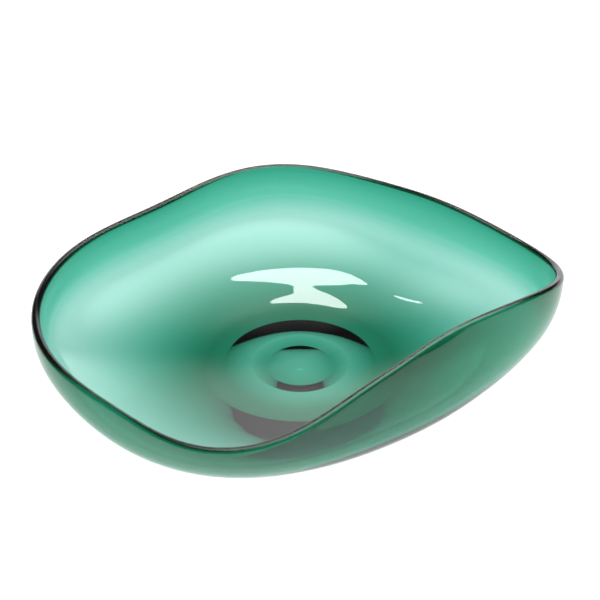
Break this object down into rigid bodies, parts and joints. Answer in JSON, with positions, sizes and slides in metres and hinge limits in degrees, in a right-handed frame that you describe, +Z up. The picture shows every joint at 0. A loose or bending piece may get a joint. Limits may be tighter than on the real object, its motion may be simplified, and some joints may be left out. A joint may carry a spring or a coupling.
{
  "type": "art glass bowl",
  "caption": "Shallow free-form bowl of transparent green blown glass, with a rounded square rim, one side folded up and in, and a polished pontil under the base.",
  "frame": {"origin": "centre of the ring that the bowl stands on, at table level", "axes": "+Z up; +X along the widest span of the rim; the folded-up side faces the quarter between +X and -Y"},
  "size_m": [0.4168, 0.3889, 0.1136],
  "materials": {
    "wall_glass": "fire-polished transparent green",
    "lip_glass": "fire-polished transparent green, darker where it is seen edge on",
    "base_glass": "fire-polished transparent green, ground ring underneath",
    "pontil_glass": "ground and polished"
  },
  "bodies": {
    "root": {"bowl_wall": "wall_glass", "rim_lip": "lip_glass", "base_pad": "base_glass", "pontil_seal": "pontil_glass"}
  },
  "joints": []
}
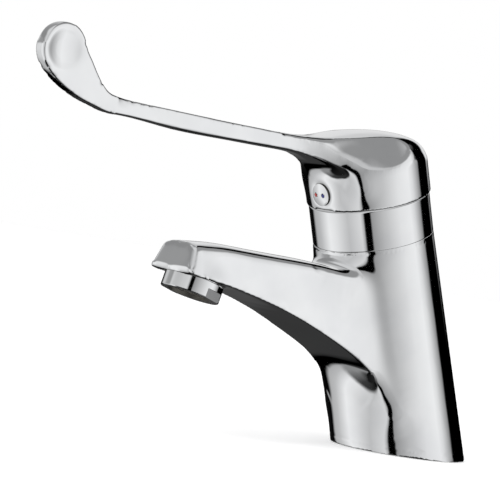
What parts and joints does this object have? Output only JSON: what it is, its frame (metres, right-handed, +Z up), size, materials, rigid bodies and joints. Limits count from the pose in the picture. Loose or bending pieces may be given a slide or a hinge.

→ **AIM**: Extract all of the data shown above without alteration.

→ **EXERCISE SOLUTION**:
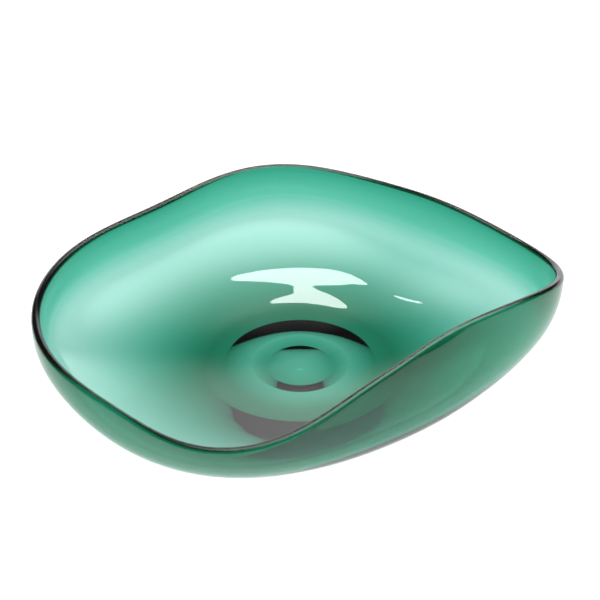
Break this object down into rigid bodies, parts and joints. Answer in JSON, with positions, sizes and slides in metres and hinge limits in degrees, in a right-handed frame that you describe, +Z up. The picture shows every joint at 0. A loose or bending piece may get a joint. Limits may be tighter than on the real object, its motion may be simplified, and some joints may be left out. A joint may carry a spring or a coupling.
{
  "type": "art glass bowl",
  "caption": "Shallow free-form bowl of transparent green blown glass, with a rounded square rim, one side folded up and in, and a polished pontil under the base.",
  "frame": {"origin": "centre of the ring that the bowl stands on, at table level", "axes": "+Z up; +X along the widest span of the rim; the folded-up side faces the quarter between +X and -Y"},
  "size_m": [0.4168, 0.3889, 0.1136],
  "materials": {
    "wall_glass": "fire-polished transparent green",
    "lip_glass": "fire-polished transparent green, darker where it is seen edge on",
    "base_glass": "fire-polished transparent green, ground ring underneath",
    "pontil_glass": "ground and polished"
  },
  "bodies": {
    "root": {"bowl_wall": "wall_glass", "rim_lip": "lip_glass", "base_pad": "base_glass", "pontil_seal": "pontil_glass"}
  },
  "joints": []
}
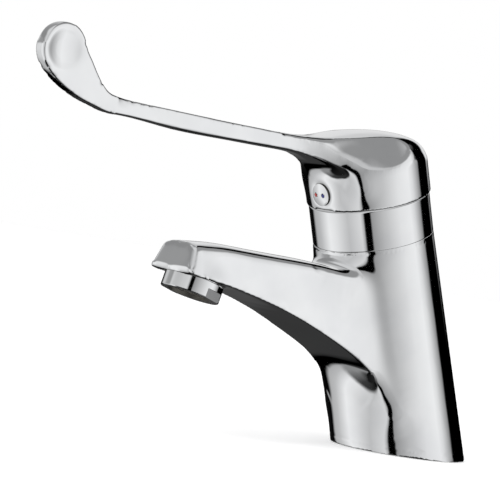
What parts and joints does this object have? Output only JSON: what it is, its frame (metres, right-handed, +Z up), size, materials, rigid bodies and joints. Limits count from the pose in the picture. Loose or bending pieces may be given a slide or a hinge.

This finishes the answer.